--- begin Data section ---

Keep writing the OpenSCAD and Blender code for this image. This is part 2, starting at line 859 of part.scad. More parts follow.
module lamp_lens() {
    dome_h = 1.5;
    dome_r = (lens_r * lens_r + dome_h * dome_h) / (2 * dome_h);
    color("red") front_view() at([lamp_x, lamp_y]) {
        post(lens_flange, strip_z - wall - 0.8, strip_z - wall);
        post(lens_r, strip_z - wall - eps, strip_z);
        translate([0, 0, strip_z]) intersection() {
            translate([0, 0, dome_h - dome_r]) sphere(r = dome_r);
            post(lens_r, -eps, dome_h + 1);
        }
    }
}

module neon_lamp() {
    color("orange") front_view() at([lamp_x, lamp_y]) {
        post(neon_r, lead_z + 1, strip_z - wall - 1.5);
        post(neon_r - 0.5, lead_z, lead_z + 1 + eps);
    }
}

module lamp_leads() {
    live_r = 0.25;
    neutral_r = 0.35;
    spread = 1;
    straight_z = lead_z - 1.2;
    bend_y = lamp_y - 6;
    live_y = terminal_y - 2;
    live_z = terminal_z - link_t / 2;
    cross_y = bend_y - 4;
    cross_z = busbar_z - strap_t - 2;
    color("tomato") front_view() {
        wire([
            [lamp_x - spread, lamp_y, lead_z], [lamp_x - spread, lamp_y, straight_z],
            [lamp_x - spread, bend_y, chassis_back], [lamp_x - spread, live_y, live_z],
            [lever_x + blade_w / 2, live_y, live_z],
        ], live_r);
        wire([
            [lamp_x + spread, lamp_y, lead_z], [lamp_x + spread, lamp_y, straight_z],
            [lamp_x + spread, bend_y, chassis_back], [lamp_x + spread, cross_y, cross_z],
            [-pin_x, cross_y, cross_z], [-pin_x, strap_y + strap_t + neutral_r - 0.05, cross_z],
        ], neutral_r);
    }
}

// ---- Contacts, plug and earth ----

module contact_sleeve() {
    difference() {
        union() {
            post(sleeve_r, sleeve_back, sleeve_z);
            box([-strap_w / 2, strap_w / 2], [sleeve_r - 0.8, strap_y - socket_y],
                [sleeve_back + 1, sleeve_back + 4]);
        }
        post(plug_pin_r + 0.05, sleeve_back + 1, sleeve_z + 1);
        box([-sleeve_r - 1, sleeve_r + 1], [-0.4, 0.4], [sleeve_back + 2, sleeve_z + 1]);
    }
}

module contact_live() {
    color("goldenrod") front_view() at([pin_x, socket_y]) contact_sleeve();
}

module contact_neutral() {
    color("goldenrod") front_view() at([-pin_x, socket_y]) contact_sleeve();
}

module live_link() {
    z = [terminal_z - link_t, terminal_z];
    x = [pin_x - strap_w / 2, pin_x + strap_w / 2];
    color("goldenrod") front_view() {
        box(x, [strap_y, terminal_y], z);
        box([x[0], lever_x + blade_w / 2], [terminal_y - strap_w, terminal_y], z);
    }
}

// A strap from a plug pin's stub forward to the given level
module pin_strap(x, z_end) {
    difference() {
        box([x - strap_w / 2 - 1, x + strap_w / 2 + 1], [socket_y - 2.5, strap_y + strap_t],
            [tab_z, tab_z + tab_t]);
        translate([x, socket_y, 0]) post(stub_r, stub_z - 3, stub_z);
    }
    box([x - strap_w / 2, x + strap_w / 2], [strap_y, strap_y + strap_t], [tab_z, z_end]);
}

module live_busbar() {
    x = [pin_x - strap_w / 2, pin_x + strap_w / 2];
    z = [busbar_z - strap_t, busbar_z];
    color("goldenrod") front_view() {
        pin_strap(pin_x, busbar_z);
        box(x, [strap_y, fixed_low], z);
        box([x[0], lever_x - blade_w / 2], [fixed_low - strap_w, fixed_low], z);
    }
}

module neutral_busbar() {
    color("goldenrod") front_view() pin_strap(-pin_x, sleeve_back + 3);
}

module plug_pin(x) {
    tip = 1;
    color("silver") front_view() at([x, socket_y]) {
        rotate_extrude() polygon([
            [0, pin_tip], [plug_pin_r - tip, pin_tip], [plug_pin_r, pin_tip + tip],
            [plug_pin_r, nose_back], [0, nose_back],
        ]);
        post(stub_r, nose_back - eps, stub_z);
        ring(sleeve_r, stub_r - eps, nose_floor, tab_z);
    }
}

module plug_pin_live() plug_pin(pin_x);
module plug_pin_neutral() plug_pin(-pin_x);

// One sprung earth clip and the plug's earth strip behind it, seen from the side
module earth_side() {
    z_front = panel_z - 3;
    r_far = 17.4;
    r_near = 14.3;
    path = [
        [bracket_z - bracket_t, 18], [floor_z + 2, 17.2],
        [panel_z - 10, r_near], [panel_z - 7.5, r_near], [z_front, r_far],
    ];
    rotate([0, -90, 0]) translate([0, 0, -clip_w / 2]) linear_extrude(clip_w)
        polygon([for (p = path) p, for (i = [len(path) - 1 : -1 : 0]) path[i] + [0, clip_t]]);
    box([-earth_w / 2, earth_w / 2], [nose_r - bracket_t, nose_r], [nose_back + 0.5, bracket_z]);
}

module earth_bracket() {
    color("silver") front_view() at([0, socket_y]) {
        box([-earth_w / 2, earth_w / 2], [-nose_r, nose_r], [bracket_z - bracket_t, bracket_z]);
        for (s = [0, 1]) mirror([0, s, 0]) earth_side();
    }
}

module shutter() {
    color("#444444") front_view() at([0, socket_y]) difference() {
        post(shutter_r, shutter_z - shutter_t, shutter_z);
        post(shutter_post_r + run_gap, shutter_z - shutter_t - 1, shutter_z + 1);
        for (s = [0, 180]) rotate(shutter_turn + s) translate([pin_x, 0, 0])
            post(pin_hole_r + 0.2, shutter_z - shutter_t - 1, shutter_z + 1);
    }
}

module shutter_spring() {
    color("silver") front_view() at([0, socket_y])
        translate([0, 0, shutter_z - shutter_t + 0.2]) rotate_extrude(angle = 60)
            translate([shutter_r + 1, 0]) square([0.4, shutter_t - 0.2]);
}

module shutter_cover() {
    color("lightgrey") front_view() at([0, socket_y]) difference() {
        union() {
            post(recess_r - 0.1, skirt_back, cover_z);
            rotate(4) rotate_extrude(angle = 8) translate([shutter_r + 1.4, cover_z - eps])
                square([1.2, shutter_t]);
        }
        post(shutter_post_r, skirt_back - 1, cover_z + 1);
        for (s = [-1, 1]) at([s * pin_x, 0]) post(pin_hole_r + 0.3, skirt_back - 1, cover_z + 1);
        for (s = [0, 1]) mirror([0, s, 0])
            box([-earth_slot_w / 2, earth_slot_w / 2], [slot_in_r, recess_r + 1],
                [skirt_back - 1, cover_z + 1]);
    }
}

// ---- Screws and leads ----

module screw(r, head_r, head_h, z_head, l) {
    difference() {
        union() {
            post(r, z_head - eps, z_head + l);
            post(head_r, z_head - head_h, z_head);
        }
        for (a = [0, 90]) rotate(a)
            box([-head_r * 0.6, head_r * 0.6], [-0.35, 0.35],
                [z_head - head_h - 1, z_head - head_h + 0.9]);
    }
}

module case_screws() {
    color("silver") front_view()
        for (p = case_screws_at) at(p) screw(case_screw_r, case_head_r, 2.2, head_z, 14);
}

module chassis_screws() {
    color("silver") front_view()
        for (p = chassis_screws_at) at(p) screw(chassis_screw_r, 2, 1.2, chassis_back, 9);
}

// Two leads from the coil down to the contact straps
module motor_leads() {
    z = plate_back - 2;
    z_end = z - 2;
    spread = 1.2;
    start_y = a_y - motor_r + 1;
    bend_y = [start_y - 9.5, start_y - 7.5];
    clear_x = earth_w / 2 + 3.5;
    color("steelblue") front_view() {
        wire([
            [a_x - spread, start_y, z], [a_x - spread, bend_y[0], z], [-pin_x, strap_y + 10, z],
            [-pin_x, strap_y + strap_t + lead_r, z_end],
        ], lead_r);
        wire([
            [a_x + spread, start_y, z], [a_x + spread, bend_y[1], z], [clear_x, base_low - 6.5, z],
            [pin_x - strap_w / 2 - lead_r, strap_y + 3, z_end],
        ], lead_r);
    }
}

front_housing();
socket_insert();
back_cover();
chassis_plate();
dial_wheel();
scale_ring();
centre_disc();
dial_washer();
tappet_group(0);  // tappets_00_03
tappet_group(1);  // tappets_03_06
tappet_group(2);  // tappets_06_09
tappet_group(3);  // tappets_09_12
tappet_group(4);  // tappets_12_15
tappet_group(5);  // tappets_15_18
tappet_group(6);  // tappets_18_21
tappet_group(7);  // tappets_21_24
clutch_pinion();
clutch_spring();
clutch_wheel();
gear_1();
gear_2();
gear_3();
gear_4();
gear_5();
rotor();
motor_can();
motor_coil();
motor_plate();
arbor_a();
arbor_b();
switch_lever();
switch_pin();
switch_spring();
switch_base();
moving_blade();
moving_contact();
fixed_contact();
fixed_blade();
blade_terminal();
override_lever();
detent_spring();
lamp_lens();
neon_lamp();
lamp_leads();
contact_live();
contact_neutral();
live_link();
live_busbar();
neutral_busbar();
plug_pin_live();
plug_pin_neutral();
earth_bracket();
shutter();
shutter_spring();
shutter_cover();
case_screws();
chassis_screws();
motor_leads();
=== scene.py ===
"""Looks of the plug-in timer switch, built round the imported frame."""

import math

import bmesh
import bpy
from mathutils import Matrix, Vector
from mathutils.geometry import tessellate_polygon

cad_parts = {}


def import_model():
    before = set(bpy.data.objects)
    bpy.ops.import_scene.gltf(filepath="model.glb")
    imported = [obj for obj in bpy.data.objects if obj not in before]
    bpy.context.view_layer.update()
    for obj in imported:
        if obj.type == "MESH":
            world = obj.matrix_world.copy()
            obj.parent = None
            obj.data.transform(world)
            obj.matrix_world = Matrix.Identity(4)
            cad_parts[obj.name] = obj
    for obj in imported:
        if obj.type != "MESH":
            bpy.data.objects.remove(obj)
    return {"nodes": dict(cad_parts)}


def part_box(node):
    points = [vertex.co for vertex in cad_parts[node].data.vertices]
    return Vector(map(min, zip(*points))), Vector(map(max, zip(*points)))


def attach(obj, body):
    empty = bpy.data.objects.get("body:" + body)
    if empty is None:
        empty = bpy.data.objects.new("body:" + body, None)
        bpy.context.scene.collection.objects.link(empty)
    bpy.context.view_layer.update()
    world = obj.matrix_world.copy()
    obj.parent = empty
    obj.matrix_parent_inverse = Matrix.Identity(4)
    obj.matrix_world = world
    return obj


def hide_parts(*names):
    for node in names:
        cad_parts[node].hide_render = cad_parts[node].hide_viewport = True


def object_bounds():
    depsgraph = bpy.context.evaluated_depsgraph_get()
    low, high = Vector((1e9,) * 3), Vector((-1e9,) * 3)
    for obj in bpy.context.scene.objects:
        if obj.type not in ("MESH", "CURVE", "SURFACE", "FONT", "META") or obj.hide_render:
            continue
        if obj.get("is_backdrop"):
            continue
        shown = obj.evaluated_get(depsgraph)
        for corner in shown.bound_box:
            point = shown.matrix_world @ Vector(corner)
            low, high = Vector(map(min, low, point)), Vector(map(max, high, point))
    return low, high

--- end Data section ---

> _Short problem_
Your output consists solely of the lines from the one with "zip(*points))), Vector(map(max, zip(*points)))" through the last line, copied exactly.

> _Solution to this problem_
    return Vector(map(min, zip(*points))), Vector(map(max, zip(*points)))


def attach(obj, body):
    empty = bpy.data.objects.get("body:" + body)
    if empty is None:
        empty = bpy.data.objects.new("body:" + body, None)
        bpy.context.scene.collection.objects.link(empty)
    bpy.context.view_layer.update()
    world = obj.matrix_world.copy()
    obj.parent = empty
    obj.matrix_parent_inverse = Matrix.Identity(4)
    obj.matrix_world = world
    return obj


def hide_parts(*names):
    for node in names:
        cad_parts[node].hide_render = cad_parts[node].hide_viewport = True


def object_bounds():
    depsgraph = bpy.context.evaluated_depsgraph_get()
    low, high = Vector((1e9,) * 3), Vector((-1e9,) * 3)
    for obj in bpy.context.scene.objects:
        if obj.type not in ("MESH", "CURVE", "SURFACE", "FONT", "META") or obj.hide_render:
            continue
        if obj.get("is_backdrop"):
            continue
        shown = obj.evaluated_get(depsgraph)
        for corner in shown.bound_box:
            point = shown.matrix_world @ Vector(corner)
            low, high = Vector(map(min, low, point)), Vector(map(max, high, point))
    return low, high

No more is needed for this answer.